> Problem requirements
Can you reproduce the data beneath, keeping every line exact?

> Data for the task

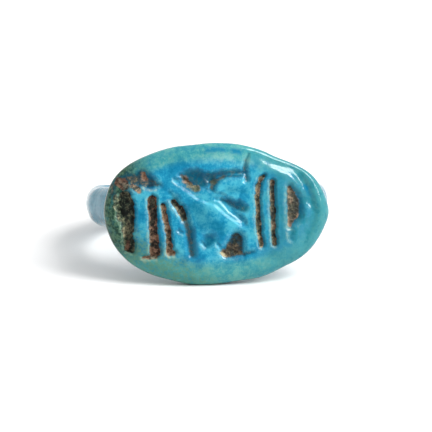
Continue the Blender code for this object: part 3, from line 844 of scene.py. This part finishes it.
def thin_out_plain(mesh):
    """Collapses the small faces of the plain surfaces, and keeps the bezel's face fine."""
    obj = add_to_scene("working", mesh)
    group = obj.vertex_groups.new(name="plain")
    x, y, z = places_of(mesh).T
    plain = (depth_behind(x, y) > KEPT_DEPTH) | (np.hypot(x, z) > KEPT_REACH)
    group.add([int(number) for number in np.flatnonzero(plain)], 1.0, "REPLACE")
    modifier = obj.modifiers.new("thin", "DECIMATE")
    modifier.ratio = TRIANGLES_KEPT / (len(mesh.polygons) * 2)
    modifier.vertex_group = "plain"
    graph = bpy.context.evaluated_depsgraph_get()
    thinned = bpy.data.meshes.new_from_object(obj.evaluated_get(graph))
    bpy.data.objects.remove(obj)
    return thinned


def weld(mesh):
    """Joins the few neighbouring points that have landed on the same spot."""
    mesh_tool = bmesh.new()
    mesh_tool.from_mesh(mesh)
    bmesh.ops.remove_doubles(mesh_tool, verts=mesh_tool.verts, dist=WELD_REACH)
    mesh_tool.to_mesh(mesh)
    mesh_tool.free()


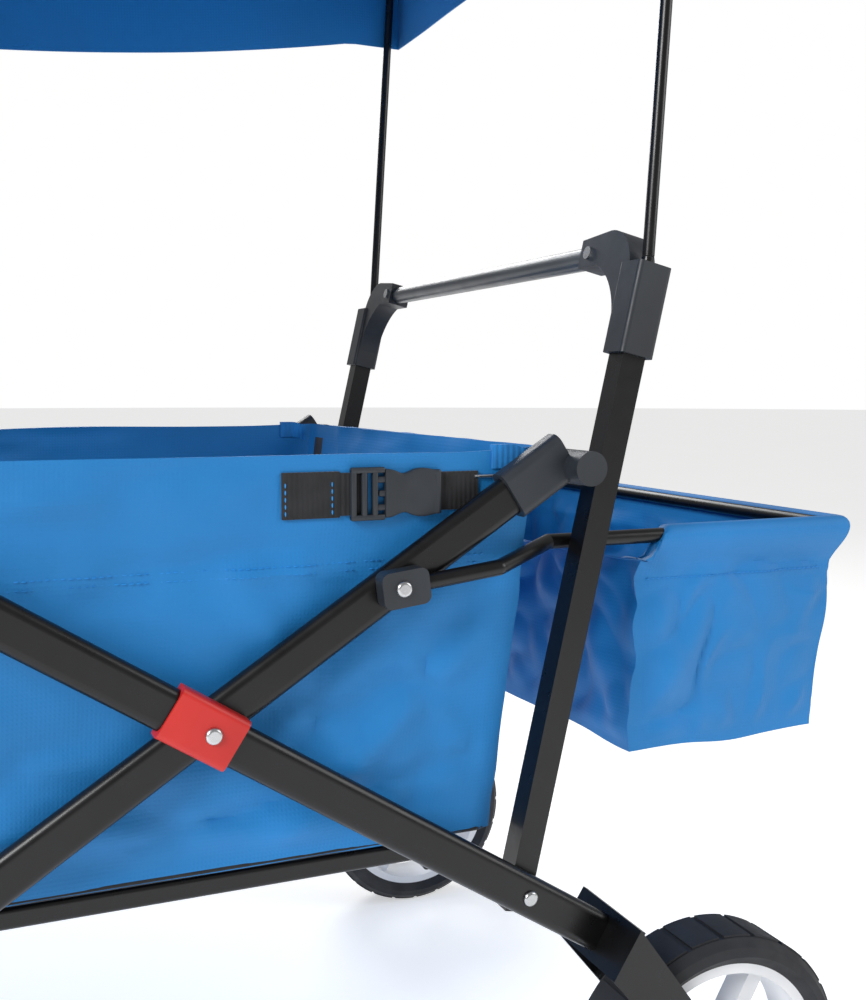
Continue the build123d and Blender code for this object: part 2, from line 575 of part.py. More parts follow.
def pull_grip():
    """Closed D-shaped grip on the inner tube's top."""
    foot = PULL_LOWER + PULL_SHOWN
    outer = extrude(Plane.YZ * RectangleRounded(GRIP_WIDE, GRIP_HIGH, 20), GRIP_D / 2, both=True)
    inner = extrude(Plane.YZ * RectangleRounded(GRIP_WIDE - 40, GRIP_HIGH - 40, 10), GRIP_D, both=True)
    loop = Pos(0, 0, foot + GRIP_HIGH / 2 - 2) * (fillet(outer.edges().group_by(Axis.X)[-1], 4) - inner)
    loop -= Pos(0, 0, foot - 2.5) * Box(PULL_INNER + 2 * FIT, PULL_INNER + 2 * FIT, 8, align=(CENTRE, CENTRE, CENTRE))
    return pull_frame() * loop


def pull_bracket():
    """Two ears on the front bottom bar that hold the pull handle's pin."""
    hinge = pull_frame().position
    gap = PULL_TUBE / 2 + 0.5
    ears = None
    for edge in (-1, 1):
        ear = Location(hinge + Vector(PULL_AHEAD / 2 - 4, edge * (gap + 2), 0)) * Box(PULL_AHEAD + 8, 4, 26)
        ears = ear if ears is None else ears + ear
    plate_x = PULL_AHEAD - END_BAR_D / 2 - 4
    ears += Location(hinge + Vector(plate_x, 0, 0)) * Box(4, 2 * gap + 8, 26)
    ears -= Location(hinge + Vector(PULL_AHEAD, 0, 0)) * Rot(90, 0, 0) * Cylinder(END_BAR_D / 2 + FIT, 200)
    return ears - Location(hinge) * Rot(90, 0, 0) * Cylinder(4 + FIT, 200)


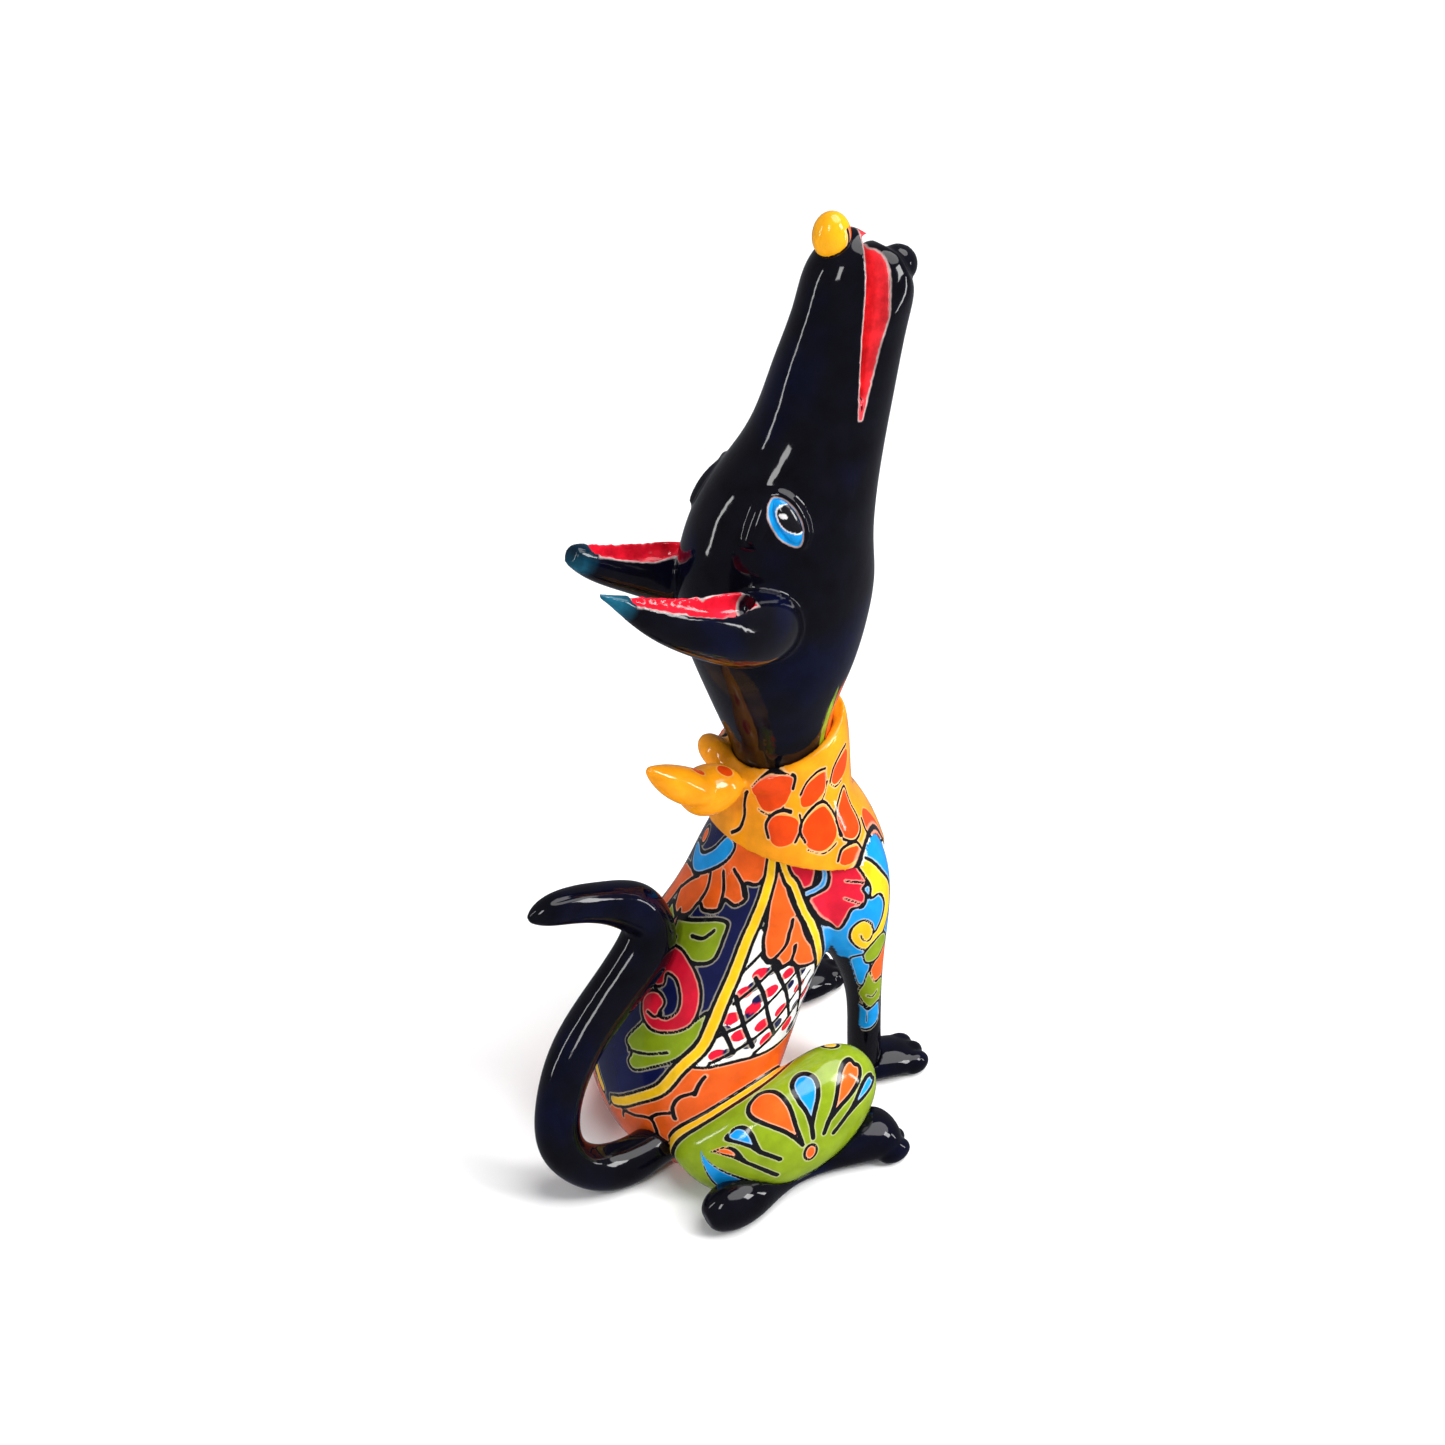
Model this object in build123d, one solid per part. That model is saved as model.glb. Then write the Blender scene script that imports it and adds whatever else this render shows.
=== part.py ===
"""Howling coyote figure in glazed earthenware, sitting on its haunches with a neckerchief.

The figure is put together from clay pieces that are pressed or cast in moulds and luted with slip:
a hollow body and a hollow head in two halves each, thighs, legs, feet, tail, ears, eyes, nose, and a
neckerchief with its knot. Lengths are millimetres. The coyote faces +X, its right side is -Y, +Z is up.
Limbs are lofts through oval stations: (x, y, z, depth, width), where depth is half the oval's size in
the plane of the spine and width half its size sideways.
"""

from build123d import *
import math
import os

# Driving dimensions
WALL = 7.0  # thickness of the hollow mouldings
NECK_SEAM = 226.0  # height where the head moulding stands on the body moulding
SOLE = 0.0  # height of every sole
VENT_RADIUS = 11.0  # firing vent under the body
HEAD_HOLLOW_TOP = 474.0  # the head is hollow up to here, the muzzle above is solid clay
HEM_REAR = (-12.0, 212.0)  # x and height of the neckerchief's hem behind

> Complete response
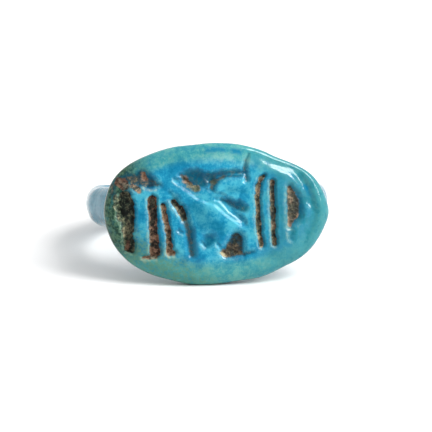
Continue the Blender code for this object: part 3, from line 844 of scene.py. This part finishes it.
def thin_out_plain(mesh):
    """Collapses the small faces of the plain surfaces, and keeps the bezel's face fine."""
    obj = add_to_scene("working", mesh)
    group = obj.vertex_groups.new(name="plain")
    x, y, z = places_of(mesh).T
    plain = (depth_behind(x, y) > KEPT_DEPTH) | (np.hypot(x, z) > KEPT_REACH)
    group.add([int(number) for number in np.flatnonzero(plain)], 1.0, "REPLACE")
    modifier = obj.modifiers.new("thin", "DECIMATE")
    modifier.ratio = TRIANGLES_KEPT / (len(mesh.polygons) * 2)
    modifier.vertex_group = "plain"
    graph = bpy.context.evaluated_depsgraph_get()
    thinned = bpy.data.meshes.new_from_object(obj.evaluated_get(graph))
    bpy.data.objects.remove(obj)
    return thinned


def weld(mesh):
    """Joins the few neighbouring points that have landed on the same spot."""
    mesh_tool = bmesh.new()
    mesh_tool.from_mesh(mesh)
    bmesh.ops.remove_doubles(mesh_tool, verts=mesh_tool.verts, dist=WELD_REACH)
    mesh_tool.to_mesh(mesh)
    mesh_tool.free()


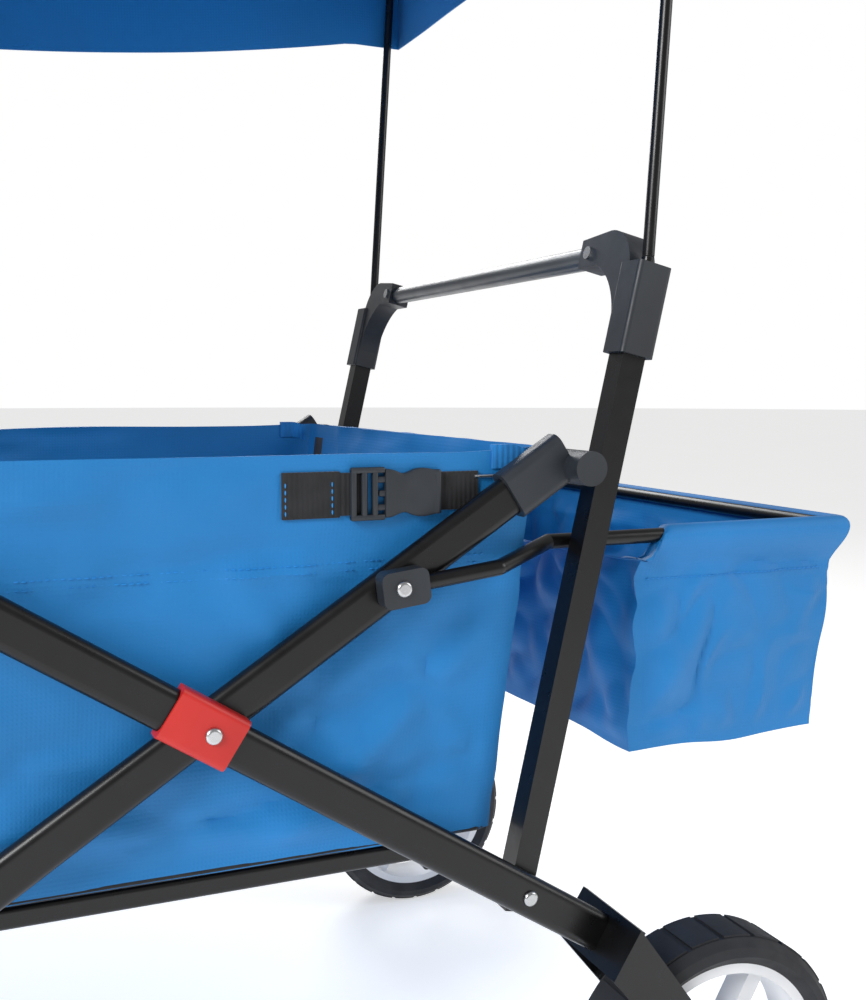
Continue the build123d and Blender code for this object: part 2, from line 575 of part.py. More parts follow.
def pull_grip():
    """Closed D-shaped grip on the inner tube's top."""
    foot = PULL_LOWER + PULL_SHOWN
    outer = extrude(Plane.YZ * RectangleRounded(GRIP_WIDE, GRIP_HIGH, 20), GRIP_D / 2, both=True)
    inner = extrude(Plane.YZ * RectangleRounded(GRIP_WIDE - 40, GRIP_HIGH - 40, 10), GRIP_D, both=True)
    loop = Pos(0, 0, foot + GRIP_HIGH / 2 - 2) * (fillet(outer.edges().group_by(Axis.X)[-1], 4) - inner)
    loop -= Pos(0, 0, foot - 2.5) * Box(PULL_INNER + 2 * FIT, PULL_INNER + 2 * FIT, 8, align=(CENTRE, CENTRE, CENTRE))
    return pull_frame() * loop


def pull_bracket():
    """Two ears on the front bottom bar that hold the pull handle's pin."""
    hinge = pull_frame().position
    gap = PULL_TUBE / 2 + 0.5
    ears = None
    for edge in (-1, 1):
        ear = Location(hinge + Vector(PULL_AHEAD / 2 - 4, edge * (gap + 2), 0)) * Box(PULL_AHEAD + 8, 4, 26)
        ears = ear if ears is None else ears + ear
    plate_x = PULL_AHEAD - END_BAR_D / 2 - 4
    ears += Location(hinge + Vector(plate_x, 0, 0)) * Box(4, 2 * gap + 8, 26)
    ears -= Location(hinge + Vector(PULL_AHEAD, 0, 0)) * Rot(90, 0, 0) * Cylinder(END_BAR_D / 2 + FIT, 200)
    return ears - Location(hinge) * Rot(90, 0, 0) * Cylinder(4 + FIT, 200)


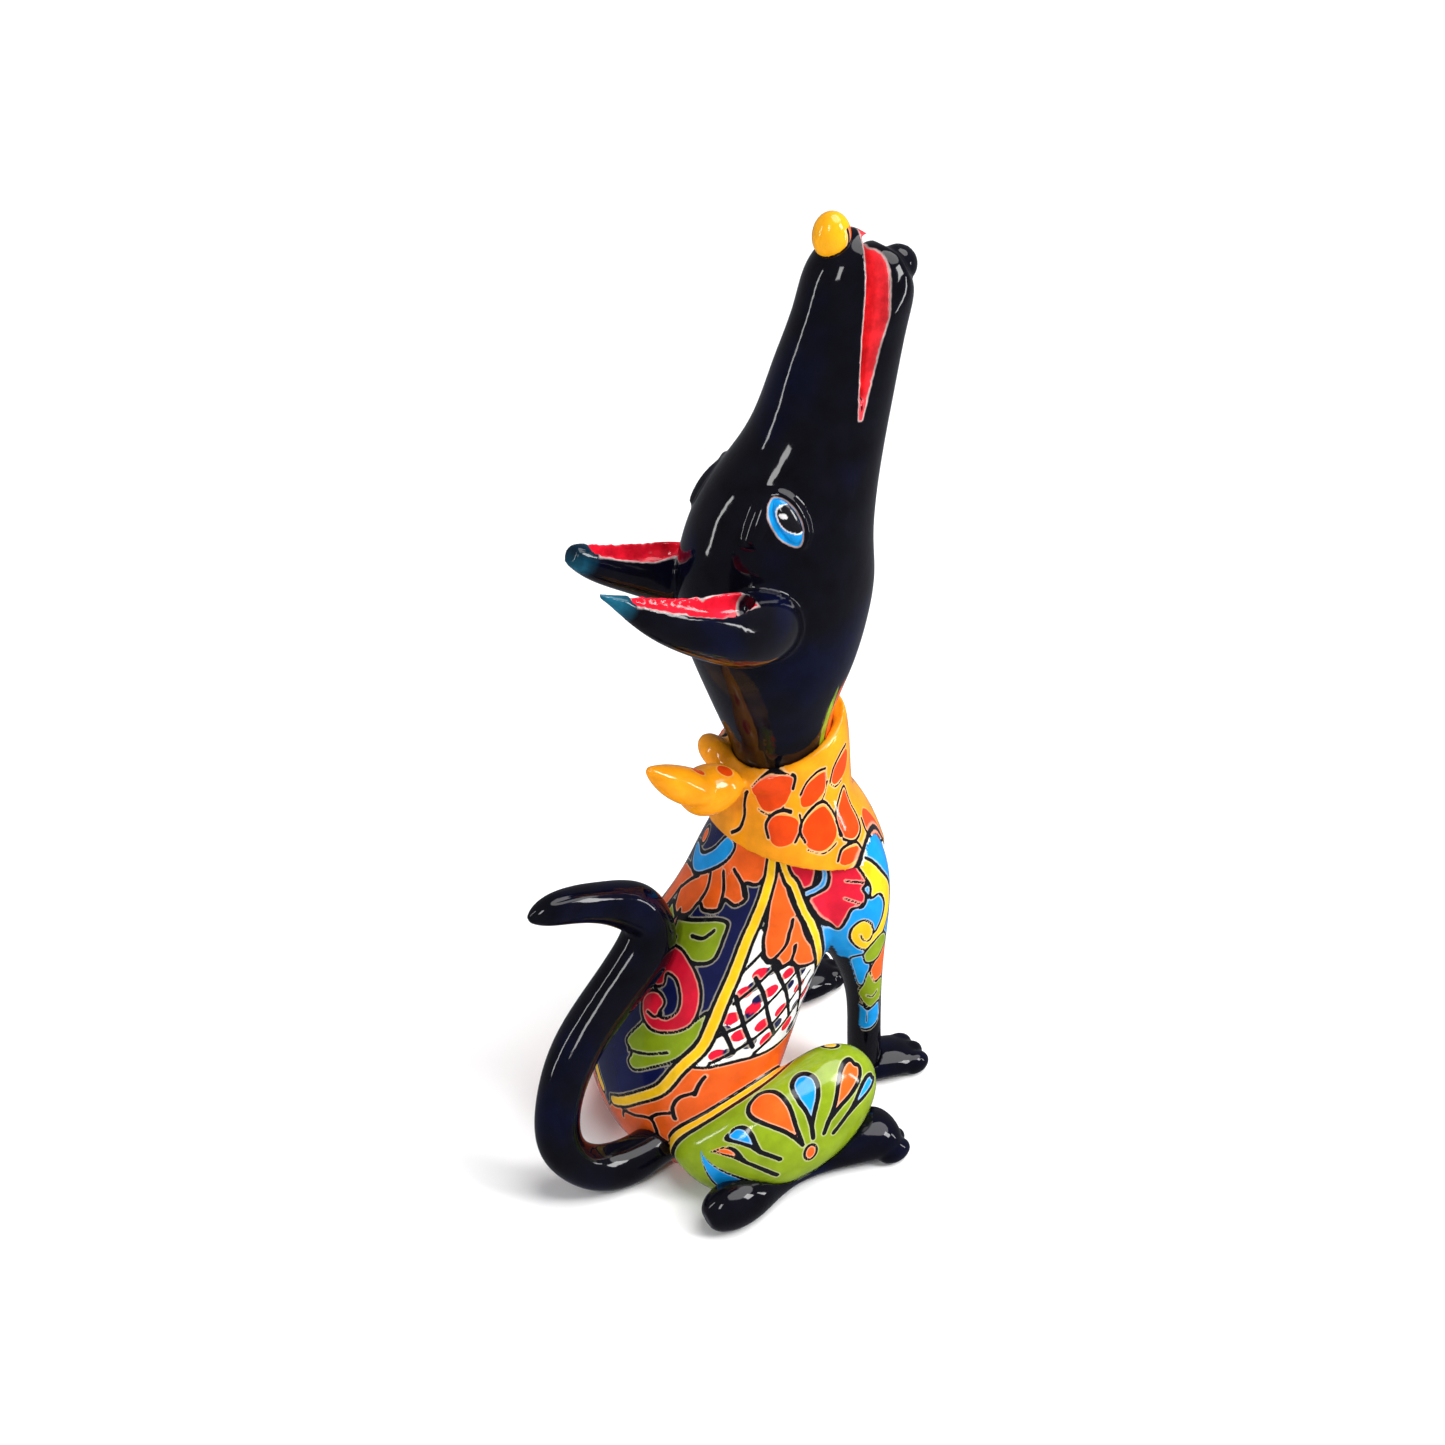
Model this object in build123d, one solid per part. That model is saved as model.glb. Then write the Blender scene script that imports it and adds whatever else this render shows.
=== part.py ===
"""Howling coyote figure in glazed earthenware, sitting on its haunches with a neckerchief.

The figure is put together from clay pieces that are pressed or cast in moulds and luted with slip:
a hollow body and a hollow head in two halves each, thighs, legs, feet, tail, ears, eyes, nose, and a
neckerchief with its knot. Lengths are millimetres. The coyote faces +X, its right side is -Y, +Z is up.
Limbs are lofts through oval stations: (x, y, z, depth, width), where depth is half the oval's size in
the plane of the spine and width half its size sideways.
"""

from build123d import *
import math
import os

# Driving dimensions
WALL = 7.0  # thickness of the hollow mouldings
NECK_SEAM = 226.0  # height where the head moulding stands on the body moulding
SOLE = 0.0  # height of every sole
VENT_RADIUS = 11.0  # firing vent under the body
HEAD_HOLLOW_TOP = 474.0  # the head is hollow up to here, the muzzle above is solid clay
HEM_REAR = (-12.0, 212.0)  # x and height of the neckerchief's hem behind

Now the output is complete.